## begin

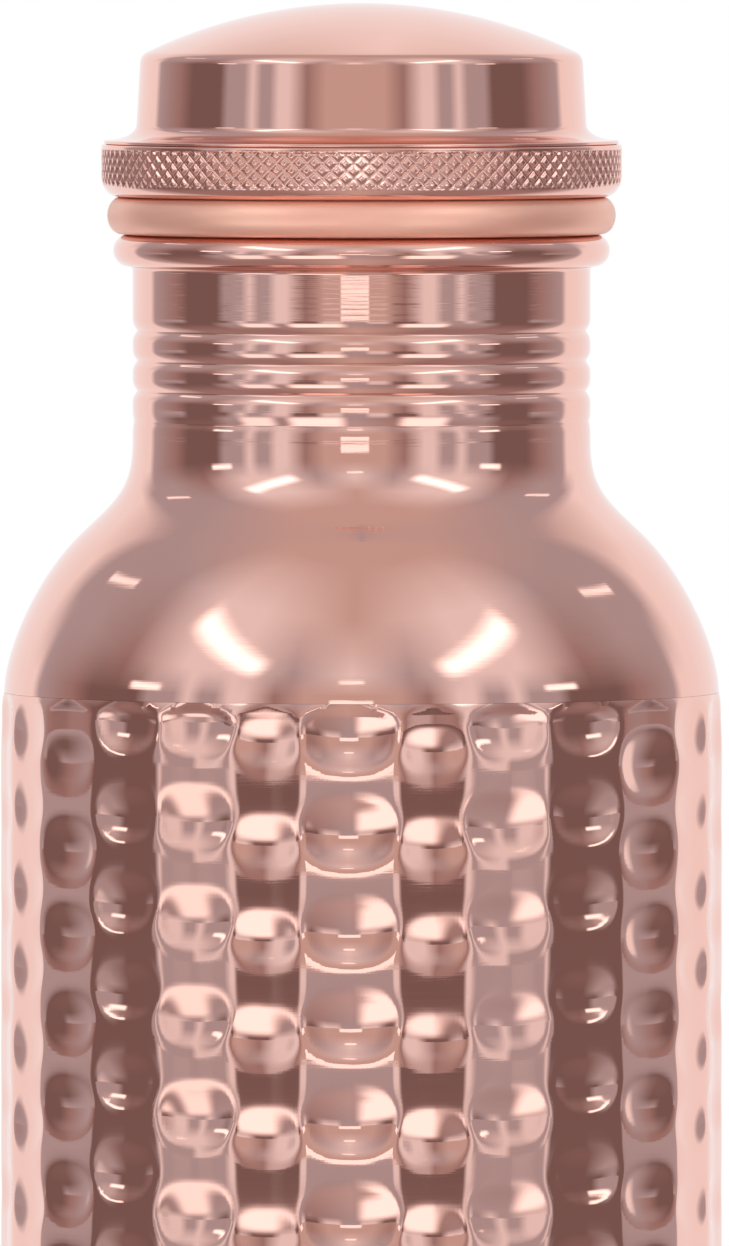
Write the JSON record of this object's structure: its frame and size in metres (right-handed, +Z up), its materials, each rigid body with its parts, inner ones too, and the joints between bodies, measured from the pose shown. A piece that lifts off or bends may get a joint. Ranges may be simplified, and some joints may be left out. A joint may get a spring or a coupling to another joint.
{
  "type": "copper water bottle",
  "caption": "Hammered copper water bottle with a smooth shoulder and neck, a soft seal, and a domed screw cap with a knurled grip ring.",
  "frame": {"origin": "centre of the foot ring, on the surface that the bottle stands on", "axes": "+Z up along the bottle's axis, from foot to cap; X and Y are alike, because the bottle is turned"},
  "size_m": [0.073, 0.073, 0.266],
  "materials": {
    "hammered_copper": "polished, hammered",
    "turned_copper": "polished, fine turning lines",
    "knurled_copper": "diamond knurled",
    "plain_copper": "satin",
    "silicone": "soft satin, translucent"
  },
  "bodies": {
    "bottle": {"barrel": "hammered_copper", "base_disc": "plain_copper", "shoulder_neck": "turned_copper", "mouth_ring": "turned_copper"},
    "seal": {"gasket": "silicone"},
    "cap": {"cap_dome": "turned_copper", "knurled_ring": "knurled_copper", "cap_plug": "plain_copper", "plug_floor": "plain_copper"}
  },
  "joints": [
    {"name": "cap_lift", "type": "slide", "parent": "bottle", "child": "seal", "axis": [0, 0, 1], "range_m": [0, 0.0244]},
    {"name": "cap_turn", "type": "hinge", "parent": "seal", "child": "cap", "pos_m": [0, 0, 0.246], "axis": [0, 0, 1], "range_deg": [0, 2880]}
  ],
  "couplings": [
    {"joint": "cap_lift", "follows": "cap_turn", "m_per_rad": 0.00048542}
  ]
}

## end
## begin

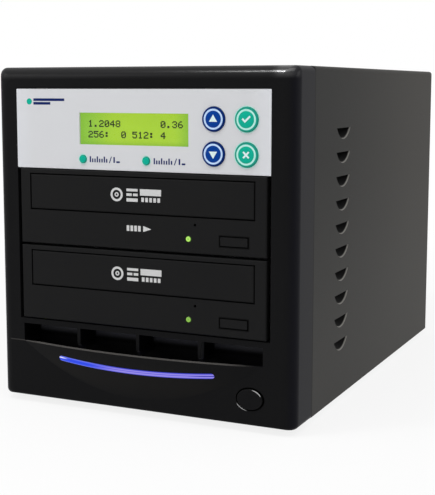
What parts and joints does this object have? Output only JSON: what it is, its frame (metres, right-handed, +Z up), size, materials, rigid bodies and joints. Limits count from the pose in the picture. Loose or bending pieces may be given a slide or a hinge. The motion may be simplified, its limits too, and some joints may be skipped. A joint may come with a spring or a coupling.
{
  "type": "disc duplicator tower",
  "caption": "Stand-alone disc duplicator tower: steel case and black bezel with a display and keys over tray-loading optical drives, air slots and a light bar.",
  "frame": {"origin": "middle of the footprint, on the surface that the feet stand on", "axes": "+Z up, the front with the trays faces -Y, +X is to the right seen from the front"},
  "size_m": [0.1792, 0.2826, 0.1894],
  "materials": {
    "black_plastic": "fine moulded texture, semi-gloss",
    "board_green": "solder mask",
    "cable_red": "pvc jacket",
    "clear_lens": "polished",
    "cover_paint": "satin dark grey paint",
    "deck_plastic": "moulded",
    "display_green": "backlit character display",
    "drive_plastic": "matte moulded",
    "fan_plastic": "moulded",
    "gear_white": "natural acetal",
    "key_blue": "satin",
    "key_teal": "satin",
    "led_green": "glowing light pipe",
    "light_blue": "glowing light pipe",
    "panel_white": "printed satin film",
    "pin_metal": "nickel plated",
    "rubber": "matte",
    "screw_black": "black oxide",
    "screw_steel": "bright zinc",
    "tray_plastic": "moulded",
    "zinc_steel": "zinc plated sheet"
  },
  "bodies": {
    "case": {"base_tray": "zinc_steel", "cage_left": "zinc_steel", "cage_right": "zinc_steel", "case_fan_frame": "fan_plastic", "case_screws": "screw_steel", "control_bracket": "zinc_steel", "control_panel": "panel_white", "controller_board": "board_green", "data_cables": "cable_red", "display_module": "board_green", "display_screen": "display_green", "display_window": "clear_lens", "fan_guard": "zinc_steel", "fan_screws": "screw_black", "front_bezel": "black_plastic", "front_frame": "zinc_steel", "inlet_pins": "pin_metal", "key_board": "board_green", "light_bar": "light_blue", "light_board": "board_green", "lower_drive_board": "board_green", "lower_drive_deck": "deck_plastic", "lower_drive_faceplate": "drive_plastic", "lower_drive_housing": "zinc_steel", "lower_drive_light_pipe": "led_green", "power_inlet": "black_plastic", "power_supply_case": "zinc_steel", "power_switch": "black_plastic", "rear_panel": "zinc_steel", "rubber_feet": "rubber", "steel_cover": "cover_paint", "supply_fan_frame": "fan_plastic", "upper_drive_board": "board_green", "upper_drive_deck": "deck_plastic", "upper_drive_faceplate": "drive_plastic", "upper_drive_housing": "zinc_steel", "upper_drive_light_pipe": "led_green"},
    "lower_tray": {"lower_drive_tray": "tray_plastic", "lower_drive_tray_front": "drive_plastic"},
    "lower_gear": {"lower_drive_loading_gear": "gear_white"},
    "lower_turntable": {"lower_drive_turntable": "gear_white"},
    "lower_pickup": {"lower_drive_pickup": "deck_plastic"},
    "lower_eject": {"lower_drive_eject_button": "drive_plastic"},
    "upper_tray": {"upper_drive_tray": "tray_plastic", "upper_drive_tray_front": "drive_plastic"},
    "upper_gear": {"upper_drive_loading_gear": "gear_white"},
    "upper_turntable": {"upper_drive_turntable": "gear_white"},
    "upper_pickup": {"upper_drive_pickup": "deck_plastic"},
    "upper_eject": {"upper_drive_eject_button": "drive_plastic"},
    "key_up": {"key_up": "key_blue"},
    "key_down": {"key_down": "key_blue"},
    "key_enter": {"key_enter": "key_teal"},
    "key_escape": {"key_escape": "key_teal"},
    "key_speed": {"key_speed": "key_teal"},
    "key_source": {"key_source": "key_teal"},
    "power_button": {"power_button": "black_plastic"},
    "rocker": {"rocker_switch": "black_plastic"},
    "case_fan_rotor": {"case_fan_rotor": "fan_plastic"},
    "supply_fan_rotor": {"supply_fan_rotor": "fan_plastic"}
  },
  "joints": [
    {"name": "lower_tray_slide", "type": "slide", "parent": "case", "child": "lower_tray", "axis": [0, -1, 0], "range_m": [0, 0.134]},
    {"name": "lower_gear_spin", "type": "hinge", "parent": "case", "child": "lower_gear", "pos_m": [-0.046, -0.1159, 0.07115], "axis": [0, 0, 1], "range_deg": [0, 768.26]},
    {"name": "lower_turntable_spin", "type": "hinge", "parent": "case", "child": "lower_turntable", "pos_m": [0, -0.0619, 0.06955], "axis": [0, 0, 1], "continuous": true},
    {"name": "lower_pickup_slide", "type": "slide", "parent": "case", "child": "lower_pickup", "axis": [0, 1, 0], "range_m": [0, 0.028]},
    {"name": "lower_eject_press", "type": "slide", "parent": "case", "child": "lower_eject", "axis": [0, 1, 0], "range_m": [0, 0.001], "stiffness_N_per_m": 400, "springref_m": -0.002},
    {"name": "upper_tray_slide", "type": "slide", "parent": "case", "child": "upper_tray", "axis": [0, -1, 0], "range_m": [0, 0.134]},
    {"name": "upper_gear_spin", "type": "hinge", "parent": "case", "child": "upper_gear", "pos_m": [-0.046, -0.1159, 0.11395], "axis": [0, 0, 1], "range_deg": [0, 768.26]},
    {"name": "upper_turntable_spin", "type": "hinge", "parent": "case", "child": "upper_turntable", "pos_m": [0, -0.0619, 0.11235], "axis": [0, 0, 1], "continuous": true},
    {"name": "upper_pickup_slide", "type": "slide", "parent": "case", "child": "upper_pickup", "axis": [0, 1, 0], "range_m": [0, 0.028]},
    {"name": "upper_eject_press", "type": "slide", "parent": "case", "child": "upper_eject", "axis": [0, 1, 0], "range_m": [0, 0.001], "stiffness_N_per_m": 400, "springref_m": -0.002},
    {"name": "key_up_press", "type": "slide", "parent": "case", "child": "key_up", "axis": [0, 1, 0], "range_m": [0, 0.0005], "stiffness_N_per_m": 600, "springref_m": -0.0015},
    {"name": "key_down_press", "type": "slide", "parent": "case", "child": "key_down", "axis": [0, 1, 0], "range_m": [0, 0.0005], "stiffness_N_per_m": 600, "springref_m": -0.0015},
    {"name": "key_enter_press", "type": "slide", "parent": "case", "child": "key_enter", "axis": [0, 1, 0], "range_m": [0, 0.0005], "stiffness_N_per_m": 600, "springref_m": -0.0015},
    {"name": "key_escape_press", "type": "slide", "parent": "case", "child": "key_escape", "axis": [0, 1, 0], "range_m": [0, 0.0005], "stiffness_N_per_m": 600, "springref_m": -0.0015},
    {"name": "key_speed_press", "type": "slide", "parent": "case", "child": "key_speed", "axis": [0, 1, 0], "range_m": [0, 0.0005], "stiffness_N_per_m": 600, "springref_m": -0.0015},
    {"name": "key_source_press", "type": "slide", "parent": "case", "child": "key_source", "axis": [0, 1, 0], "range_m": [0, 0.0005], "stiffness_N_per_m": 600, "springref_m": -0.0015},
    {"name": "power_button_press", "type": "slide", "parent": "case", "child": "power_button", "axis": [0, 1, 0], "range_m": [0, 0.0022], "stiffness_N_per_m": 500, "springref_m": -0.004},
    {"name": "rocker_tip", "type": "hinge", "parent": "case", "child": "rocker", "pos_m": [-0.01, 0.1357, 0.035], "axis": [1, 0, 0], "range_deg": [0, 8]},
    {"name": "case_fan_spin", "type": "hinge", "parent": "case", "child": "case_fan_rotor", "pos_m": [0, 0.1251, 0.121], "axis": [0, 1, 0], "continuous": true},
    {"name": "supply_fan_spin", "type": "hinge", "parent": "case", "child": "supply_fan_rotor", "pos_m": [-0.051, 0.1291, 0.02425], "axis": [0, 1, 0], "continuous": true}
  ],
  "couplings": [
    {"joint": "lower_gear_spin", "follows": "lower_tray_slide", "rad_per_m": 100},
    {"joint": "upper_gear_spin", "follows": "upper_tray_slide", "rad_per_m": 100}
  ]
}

## end

Give the number of lines in the records above that contain the word "object". Reply with that number alone.

:: Answer to the task ::
2